* [SOURCE EXCERPT]
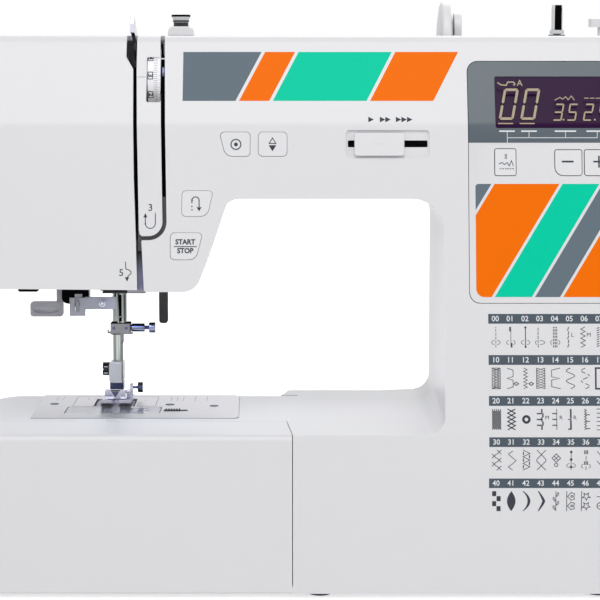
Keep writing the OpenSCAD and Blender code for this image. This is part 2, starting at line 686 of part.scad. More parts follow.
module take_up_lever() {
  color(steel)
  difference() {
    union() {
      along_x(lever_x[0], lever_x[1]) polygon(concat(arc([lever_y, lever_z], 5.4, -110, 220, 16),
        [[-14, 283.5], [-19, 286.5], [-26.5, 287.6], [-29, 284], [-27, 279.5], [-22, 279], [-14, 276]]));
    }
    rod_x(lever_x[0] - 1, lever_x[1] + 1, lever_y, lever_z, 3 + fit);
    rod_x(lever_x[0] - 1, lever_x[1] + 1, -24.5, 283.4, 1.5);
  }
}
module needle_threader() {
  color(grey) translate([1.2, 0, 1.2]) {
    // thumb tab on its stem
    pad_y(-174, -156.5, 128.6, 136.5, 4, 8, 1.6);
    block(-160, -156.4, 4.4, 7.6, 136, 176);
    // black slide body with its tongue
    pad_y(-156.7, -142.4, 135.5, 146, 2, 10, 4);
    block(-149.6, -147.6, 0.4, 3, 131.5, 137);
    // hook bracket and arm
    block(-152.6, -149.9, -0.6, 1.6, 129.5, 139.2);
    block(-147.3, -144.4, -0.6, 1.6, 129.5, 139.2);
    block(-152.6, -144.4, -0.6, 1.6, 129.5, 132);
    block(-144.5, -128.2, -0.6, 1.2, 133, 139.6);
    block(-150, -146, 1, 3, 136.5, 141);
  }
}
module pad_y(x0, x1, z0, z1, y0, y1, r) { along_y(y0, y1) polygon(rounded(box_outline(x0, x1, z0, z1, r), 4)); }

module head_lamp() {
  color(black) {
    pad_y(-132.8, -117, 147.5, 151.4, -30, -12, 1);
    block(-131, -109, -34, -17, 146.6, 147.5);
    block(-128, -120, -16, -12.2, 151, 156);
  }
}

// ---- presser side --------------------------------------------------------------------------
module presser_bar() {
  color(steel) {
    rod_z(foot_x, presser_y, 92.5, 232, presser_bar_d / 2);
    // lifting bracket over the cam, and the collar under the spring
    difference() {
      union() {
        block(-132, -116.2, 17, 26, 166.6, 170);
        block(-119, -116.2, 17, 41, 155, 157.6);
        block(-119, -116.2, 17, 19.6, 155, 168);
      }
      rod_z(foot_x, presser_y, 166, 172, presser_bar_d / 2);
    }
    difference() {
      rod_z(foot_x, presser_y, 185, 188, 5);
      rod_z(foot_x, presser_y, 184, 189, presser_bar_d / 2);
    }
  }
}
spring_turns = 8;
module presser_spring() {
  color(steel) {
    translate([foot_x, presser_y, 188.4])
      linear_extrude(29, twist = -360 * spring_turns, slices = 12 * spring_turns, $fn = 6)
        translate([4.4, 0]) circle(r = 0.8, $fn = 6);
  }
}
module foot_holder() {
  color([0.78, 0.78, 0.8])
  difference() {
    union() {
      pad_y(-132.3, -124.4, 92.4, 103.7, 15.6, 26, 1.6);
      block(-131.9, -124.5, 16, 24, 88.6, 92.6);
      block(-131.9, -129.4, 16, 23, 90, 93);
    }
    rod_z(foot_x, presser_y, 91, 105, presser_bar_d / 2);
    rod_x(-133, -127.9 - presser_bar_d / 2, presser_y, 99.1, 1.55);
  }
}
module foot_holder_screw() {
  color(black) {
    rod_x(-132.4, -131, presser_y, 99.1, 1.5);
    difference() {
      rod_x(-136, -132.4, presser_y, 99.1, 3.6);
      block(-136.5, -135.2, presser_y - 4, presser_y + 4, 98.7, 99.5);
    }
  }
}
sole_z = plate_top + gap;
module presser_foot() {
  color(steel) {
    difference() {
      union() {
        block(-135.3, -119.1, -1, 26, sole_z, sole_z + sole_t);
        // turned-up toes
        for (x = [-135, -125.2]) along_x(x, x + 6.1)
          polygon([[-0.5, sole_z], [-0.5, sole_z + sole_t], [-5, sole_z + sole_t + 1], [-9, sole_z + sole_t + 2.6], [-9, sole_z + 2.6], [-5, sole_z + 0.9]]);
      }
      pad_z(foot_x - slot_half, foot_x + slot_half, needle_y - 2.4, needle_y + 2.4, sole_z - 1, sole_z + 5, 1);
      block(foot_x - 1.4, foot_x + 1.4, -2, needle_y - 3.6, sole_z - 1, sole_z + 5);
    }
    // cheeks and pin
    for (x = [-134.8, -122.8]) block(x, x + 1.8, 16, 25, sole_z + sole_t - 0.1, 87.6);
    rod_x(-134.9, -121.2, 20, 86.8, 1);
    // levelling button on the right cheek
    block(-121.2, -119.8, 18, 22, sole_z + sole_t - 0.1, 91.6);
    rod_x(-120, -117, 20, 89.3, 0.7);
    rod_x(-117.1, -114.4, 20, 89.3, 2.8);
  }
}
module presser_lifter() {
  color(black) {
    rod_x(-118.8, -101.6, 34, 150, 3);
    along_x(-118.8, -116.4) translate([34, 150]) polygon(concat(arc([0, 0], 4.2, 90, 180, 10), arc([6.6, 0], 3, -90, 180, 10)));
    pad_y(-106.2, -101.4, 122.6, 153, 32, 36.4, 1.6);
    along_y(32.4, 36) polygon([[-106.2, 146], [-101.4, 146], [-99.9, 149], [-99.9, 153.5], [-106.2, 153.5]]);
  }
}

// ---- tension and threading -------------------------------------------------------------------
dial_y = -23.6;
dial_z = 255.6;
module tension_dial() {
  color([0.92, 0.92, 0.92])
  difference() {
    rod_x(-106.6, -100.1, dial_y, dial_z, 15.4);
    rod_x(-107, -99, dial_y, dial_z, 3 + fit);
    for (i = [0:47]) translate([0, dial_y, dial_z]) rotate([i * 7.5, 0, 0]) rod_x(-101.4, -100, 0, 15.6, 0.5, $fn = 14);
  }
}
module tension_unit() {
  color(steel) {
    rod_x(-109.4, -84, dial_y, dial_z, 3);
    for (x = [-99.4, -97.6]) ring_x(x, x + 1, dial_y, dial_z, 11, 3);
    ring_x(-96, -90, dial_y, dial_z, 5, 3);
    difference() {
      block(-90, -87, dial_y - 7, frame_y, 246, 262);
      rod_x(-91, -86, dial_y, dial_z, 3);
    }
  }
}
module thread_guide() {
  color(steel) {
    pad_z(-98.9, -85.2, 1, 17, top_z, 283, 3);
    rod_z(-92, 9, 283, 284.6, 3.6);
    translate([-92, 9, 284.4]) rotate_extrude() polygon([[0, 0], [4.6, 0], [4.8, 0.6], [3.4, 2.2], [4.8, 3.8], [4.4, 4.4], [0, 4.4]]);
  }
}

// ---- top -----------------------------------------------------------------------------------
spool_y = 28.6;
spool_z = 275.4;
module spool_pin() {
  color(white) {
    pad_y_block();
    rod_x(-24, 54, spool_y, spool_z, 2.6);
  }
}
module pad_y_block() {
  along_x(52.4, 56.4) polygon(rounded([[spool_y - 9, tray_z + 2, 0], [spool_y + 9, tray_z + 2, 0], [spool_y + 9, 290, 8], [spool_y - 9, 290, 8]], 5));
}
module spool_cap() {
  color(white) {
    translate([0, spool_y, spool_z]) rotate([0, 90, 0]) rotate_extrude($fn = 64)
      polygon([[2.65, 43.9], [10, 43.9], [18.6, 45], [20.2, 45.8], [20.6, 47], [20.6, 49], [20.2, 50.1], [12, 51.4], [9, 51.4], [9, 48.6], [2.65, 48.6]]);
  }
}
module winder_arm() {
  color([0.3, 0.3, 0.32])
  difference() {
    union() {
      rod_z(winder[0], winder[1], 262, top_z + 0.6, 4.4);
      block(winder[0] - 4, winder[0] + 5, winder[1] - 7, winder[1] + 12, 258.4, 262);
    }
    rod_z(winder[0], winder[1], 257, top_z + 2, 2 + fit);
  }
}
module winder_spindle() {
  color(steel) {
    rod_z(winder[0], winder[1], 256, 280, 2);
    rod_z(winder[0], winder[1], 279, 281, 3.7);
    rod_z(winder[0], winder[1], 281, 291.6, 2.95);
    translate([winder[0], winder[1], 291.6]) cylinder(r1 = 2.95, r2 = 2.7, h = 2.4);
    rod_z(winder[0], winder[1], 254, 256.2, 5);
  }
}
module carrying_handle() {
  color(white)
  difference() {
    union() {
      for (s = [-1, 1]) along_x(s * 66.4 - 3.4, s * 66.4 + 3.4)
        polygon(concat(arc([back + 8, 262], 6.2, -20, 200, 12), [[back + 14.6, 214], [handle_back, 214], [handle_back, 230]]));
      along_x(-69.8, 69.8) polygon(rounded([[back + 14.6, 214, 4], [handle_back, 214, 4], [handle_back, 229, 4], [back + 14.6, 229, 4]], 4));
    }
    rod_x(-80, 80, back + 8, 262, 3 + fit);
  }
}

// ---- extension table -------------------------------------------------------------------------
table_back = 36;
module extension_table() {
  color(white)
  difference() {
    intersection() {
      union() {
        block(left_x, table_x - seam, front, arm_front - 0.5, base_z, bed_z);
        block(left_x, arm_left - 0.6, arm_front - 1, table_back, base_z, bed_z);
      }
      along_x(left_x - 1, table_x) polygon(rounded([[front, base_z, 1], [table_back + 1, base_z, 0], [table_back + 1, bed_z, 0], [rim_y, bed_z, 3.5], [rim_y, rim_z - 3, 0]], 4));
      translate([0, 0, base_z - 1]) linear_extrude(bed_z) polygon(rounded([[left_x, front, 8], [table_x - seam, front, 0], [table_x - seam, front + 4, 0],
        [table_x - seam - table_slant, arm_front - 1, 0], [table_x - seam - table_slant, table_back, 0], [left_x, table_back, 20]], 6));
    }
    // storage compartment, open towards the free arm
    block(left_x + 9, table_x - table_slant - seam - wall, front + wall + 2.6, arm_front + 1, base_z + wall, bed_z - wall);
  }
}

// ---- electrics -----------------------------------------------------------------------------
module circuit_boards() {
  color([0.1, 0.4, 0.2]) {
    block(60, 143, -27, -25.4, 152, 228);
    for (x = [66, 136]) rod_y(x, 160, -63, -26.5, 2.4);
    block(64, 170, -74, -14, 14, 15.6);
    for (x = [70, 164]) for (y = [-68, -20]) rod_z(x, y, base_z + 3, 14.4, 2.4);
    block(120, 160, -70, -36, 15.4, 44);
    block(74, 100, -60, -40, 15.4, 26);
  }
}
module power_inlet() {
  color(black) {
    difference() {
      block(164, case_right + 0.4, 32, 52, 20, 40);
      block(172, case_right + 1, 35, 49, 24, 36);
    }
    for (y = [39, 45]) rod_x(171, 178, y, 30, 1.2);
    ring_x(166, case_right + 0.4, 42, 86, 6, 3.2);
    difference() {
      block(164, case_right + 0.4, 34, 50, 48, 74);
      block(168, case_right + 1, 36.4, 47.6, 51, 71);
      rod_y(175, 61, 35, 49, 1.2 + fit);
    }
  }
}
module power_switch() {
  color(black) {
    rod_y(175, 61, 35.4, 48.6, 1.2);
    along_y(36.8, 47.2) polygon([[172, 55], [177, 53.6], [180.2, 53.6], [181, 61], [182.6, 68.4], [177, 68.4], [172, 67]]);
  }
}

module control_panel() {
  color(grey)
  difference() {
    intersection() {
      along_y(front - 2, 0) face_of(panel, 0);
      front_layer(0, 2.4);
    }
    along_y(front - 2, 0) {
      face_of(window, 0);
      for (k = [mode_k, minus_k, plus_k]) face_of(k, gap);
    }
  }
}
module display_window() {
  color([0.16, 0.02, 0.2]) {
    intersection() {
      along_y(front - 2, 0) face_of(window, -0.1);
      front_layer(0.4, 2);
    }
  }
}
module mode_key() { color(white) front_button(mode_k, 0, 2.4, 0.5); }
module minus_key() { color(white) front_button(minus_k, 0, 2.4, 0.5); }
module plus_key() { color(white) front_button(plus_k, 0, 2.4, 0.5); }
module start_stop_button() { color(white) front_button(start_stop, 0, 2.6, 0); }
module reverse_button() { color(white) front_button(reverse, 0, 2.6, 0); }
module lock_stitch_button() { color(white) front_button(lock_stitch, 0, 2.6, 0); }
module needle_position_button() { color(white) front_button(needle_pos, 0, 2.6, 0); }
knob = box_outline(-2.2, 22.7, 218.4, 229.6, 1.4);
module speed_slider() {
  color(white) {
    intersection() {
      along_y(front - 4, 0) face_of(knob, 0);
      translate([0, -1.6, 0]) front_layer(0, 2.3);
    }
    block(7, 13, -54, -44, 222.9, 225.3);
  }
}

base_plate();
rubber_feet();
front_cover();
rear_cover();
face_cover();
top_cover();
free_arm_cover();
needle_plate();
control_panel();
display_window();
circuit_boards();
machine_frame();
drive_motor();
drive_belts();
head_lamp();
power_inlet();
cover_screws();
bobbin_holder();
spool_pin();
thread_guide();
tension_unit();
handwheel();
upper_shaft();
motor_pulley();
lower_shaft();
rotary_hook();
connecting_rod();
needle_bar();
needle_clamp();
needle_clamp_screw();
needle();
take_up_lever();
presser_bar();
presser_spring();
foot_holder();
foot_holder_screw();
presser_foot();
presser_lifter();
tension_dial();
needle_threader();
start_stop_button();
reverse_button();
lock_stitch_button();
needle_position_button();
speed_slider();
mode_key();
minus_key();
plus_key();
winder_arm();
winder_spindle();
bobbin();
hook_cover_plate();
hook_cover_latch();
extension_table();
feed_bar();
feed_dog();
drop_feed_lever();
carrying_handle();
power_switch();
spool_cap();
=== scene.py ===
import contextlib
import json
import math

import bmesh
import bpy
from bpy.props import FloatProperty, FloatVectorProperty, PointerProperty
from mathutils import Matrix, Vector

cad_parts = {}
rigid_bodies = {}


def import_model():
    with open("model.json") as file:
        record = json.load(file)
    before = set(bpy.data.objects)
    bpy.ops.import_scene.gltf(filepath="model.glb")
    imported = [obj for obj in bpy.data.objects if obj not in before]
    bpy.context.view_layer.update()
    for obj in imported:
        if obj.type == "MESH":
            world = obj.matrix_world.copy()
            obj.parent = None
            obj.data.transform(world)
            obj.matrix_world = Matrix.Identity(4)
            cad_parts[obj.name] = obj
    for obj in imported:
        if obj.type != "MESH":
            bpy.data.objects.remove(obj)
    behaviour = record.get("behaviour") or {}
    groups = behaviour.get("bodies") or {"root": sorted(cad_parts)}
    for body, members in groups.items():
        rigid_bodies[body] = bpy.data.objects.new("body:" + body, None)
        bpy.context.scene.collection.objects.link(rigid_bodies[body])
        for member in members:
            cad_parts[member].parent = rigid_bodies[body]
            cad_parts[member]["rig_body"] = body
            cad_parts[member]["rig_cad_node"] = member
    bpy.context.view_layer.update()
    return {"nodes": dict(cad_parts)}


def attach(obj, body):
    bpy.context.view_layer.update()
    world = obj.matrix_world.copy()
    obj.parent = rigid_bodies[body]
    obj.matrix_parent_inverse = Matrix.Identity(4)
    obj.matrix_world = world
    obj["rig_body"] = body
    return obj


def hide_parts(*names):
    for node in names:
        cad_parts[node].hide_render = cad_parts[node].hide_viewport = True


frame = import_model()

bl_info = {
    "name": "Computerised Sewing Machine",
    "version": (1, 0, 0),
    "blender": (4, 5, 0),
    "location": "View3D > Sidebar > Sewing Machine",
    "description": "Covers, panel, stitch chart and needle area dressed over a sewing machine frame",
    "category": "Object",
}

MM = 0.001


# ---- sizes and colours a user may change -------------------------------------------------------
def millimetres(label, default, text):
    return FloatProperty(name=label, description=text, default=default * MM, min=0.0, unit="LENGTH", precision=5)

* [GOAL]
Starting at the first line of the data above, please restate word for word every line up to and including the one that holds "module pad_y(x0, x1, z0, z1, y0, y1, r)", and add nothing else.

* [COMPLETE OUTPUT]
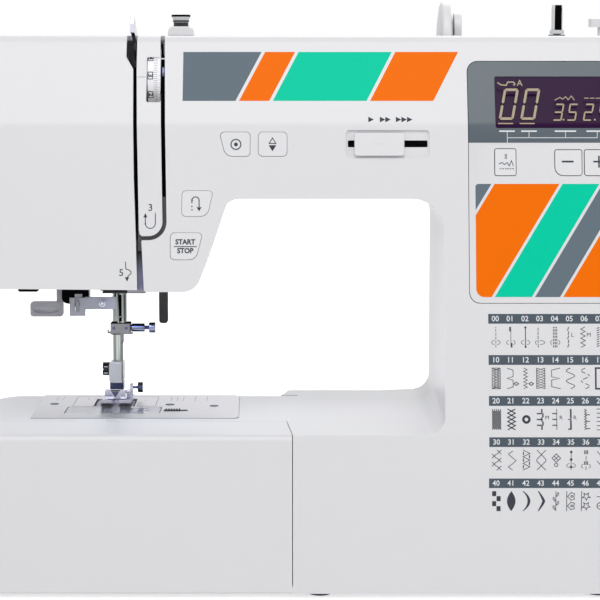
Keep writing the OpenSCAD and Blender code for this image. This is part 2, starting at line 686 of part.scad. More parts follow.
module take_up_lever() {
  color(steel)
  difference() {
    union() {
      along_x(lever_x[0], lever_x[1]) polygon(concat(arc([lever_y, lever_z], 5.4, -110, 220, 16),
        [[-14, 283.5], [-19, 286.5], [-26.5, 287.6], [-29, 284], [-27, 279.5], [-22, 279], [-14, 276]]));
    }
    rod_x(lever_x[0] - 1, lever_x[1] + 1, lever_y, lever_z, 3 + fit);
    rod_x(lever_x[0] - 1, lever_x[1] + 1, -24.5, 283.4, 1.5);
  }
}
module needle_threader() {
  color(grey) translate([1.2, 0, 1.2]) {
    // thumb tab on its stem
    pad_y(-174, -156.5, 128.6, 136.5, 4, 8, 1.6);
    block(-160, -156.4, 4.4, 7.6, 136, 176);
    // black slide body with its tongue
    pad_y(-156.7, -142.4, 135.5, 146, 2, 10, 4);
    block(-149.6, -147.6, 0.4, 3, 131.5, 137);
    // hook bracket and arm
    block(-152.6, -149.9, -0.6, 1.6, 129.5, 139.2);
    block(-147.3, -144.4, -0.6, 1.6, 129.5, 139.2);
    block(-152.6, -144.4, -0.6, 1.6, 129.5, 132);
    block(-144.5, -128.2, -0.6, 1.2, 133, 139.6);
    block(-150, -146, 1, 3, 136.5, 141);
  }
}
module pad_y(x0, x1, z0, z1, y0, y1, r) { along_y(y0, y1) polygon(rounded(box_outline(x0, x1, z0, z1, r), 4)); }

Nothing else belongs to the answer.